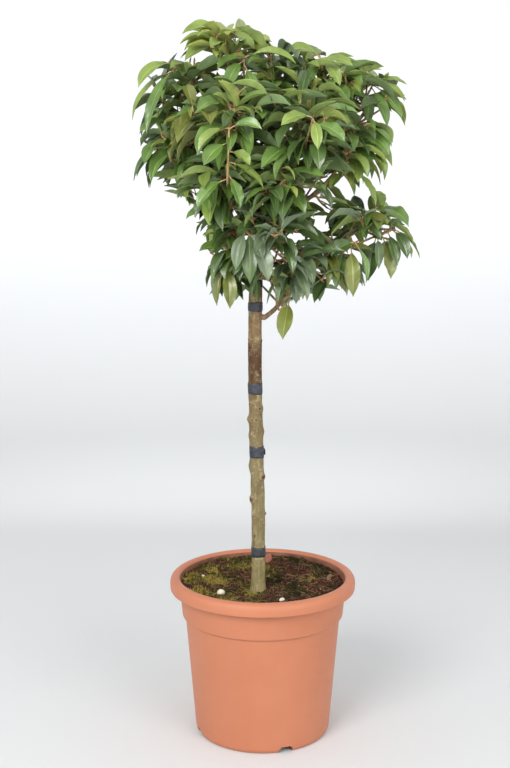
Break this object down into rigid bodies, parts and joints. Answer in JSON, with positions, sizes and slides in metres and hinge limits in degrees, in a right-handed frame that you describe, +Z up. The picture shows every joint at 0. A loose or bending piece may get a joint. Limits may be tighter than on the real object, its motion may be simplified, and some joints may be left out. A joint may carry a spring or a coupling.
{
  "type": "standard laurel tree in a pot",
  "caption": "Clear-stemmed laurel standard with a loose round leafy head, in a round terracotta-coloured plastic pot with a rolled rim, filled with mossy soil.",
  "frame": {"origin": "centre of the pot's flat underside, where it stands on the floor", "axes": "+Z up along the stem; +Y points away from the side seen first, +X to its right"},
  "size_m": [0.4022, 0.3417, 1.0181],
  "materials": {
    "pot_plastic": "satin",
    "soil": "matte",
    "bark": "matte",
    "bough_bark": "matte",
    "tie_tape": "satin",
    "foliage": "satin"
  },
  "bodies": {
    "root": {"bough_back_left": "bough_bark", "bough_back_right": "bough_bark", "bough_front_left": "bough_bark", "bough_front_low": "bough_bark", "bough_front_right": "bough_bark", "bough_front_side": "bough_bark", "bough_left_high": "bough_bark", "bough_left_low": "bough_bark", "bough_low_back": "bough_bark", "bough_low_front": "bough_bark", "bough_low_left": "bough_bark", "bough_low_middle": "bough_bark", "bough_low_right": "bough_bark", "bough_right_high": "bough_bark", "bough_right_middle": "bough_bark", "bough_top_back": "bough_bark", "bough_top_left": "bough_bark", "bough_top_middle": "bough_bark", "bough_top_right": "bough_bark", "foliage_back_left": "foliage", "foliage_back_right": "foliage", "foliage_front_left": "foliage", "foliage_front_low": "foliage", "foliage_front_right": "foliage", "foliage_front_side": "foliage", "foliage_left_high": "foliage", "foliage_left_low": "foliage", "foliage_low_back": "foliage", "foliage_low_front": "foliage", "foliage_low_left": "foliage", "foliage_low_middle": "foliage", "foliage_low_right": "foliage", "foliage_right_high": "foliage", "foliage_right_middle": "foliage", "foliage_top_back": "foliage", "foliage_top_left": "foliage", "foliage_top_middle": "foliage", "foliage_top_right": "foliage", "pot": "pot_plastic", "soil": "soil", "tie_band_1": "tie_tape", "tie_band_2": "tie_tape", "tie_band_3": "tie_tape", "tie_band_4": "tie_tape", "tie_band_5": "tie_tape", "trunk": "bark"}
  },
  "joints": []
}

--

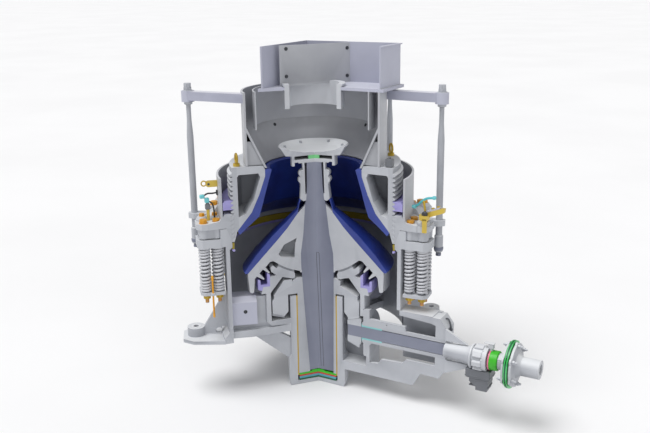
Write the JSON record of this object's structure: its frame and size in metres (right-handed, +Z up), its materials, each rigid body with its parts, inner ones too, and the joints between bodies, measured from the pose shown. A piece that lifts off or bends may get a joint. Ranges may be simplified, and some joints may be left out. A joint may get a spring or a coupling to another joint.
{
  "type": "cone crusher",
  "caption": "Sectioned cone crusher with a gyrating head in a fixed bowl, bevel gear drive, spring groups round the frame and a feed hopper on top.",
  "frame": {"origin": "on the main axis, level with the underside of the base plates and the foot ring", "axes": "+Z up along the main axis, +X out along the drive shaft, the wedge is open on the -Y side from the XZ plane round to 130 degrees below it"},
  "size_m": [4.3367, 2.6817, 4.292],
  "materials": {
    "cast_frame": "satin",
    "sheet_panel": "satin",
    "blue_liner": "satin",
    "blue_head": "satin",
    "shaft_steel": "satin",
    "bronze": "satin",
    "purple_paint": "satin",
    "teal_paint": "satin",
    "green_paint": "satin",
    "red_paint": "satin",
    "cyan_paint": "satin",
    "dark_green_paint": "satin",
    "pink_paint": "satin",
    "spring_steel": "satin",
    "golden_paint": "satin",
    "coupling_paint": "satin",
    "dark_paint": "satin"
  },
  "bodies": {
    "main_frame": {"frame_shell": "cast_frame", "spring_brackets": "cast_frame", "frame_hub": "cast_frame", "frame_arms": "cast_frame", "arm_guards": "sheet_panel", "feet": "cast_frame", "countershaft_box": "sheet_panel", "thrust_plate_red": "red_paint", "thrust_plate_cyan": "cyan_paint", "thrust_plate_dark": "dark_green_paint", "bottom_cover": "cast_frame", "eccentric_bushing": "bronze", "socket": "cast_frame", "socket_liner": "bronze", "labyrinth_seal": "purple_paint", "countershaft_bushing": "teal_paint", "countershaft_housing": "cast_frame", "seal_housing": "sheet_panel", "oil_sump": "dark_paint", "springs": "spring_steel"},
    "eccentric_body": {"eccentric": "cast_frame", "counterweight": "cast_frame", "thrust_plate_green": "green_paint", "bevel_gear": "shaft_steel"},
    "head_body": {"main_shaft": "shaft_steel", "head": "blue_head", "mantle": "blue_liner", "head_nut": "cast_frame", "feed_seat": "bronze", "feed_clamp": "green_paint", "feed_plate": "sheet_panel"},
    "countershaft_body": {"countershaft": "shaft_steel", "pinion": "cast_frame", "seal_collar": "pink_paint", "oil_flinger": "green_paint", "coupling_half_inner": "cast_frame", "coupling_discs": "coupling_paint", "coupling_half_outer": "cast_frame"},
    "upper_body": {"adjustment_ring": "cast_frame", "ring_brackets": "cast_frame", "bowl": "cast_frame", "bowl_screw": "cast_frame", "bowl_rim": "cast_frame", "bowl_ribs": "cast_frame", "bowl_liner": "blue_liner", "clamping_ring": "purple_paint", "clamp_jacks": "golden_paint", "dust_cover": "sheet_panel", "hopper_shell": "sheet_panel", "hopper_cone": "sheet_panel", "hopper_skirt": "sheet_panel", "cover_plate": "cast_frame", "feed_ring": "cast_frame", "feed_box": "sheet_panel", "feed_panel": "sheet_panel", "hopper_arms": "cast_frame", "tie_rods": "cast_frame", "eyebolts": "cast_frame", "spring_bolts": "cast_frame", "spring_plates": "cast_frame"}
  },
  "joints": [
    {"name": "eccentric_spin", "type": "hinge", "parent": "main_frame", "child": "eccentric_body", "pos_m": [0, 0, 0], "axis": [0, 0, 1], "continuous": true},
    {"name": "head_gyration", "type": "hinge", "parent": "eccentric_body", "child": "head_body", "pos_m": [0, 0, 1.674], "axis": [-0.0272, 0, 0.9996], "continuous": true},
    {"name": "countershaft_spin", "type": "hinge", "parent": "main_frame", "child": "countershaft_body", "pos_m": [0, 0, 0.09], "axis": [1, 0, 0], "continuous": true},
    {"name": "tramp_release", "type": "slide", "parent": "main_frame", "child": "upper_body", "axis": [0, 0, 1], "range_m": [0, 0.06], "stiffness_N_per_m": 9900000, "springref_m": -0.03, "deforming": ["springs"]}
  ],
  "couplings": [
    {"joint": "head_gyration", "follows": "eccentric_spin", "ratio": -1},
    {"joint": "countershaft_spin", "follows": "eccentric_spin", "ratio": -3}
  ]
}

■ **Exercise instructions**
Report how many lines in the entries hold the string "from". Nothing but the number is wanted.

■ **Answer to the problem**
3